A good indication of the high regard and value that the Cypriot Government has for the shipping industry, which accounts for over five per cent of its GDP, can be seen by the actions of the Central Bank of Cyprus in its ring-fencing of the money held by shipping related companies in Cypriot banks during the freeze of bank deposits at the peak of the financial crisis in March/April 2013. During this period, payments in relation to shipping activities were exempt from the embargos put on the banks and the shipping industry was left relatively untouched by the affair. This can be reflected by the fact that the size of the Cyprus fleet has remained the same and there has been no rush to leave these shores, allaying the fears of some industry experts.

Since the discovery of offshore oil and gas reserves, Cyprus has been busy making plans to develop LNG terminal constructions and various other facilities linked to offshore oil and gas drilling. VTTI are close to completing a new 300 million Euro terminal project situated at Vasiliko, located on the south coast of the island.

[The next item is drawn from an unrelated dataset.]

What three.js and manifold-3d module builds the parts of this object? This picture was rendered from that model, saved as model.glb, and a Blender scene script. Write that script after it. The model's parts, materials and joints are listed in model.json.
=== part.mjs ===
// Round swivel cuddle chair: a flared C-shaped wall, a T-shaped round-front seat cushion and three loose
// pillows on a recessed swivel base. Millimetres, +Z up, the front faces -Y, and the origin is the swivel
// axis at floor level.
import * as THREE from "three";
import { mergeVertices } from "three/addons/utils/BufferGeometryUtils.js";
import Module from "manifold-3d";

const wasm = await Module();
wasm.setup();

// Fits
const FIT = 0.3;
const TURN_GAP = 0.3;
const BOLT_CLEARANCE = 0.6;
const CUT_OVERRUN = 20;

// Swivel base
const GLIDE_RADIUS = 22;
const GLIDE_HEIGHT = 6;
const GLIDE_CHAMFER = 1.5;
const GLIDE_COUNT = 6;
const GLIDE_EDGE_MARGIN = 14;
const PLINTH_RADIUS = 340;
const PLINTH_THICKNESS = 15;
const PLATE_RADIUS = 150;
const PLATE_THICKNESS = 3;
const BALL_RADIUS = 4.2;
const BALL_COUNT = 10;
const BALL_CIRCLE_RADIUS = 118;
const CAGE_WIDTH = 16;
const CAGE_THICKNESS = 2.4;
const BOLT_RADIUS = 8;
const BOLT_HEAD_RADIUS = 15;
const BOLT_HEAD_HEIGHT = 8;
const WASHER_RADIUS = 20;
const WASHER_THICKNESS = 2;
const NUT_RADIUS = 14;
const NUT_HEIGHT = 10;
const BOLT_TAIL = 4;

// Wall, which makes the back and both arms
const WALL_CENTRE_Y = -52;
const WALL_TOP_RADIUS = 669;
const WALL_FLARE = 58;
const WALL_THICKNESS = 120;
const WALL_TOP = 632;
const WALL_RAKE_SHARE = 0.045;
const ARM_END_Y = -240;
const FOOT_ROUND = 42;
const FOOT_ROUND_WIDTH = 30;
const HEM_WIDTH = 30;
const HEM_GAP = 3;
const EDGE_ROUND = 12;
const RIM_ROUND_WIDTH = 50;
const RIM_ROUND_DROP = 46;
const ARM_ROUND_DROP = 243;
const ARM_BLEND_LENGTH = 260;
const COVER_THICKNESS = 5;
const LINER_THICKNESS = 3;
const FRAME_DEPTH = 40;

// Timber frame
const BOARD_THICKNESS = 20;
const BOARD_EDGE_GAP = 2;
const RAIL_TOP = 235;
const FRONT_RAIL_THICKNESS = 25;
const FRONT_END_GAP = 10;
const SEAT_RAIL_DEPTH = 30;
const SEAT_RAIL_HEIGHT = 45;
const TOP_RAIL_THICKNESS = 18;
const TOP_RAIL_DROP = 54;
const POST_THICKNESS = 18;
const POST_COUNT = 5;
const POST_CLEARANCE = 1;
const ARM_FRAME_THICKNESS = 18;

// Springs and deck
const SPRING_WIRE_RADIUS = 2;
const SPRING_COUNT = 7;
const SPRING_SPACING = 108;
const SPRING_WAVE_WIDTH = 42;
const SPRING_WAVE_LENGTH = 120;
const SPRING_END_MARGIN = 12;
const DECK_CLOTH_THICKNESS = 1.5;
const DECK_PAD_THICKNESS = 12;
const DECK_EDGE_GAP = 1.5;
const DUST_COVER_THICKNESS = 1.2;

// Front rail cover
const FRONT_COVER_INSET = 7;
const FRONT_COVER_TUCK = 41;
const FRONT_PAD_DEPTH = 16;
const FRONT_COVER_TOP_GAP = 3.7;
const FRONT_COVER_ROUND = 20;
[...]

Phase One of the project is almost complete, which will create an initial 20 tanks and a capacity of 357,000m3. Phase Two will create an additional eight tanks and extra capacity of 186,000m3, and will be completed in the second quarter of 2014. A third planned expansion would bring the total capacity at VTTV to 858,000m3. 

The fact that Cyprus already has an existing shipping infrastructure and a solid platform to build upon, coupled with the discovery of oil and gas reserves off its shores, gives Cyprus an opportunity to blend these two huge industries. The recent difficulties suffered by Cyprus will help focus the efforts of the Cypriot government to further promote, improve and make Cyprus a more attractive location to the shipping community.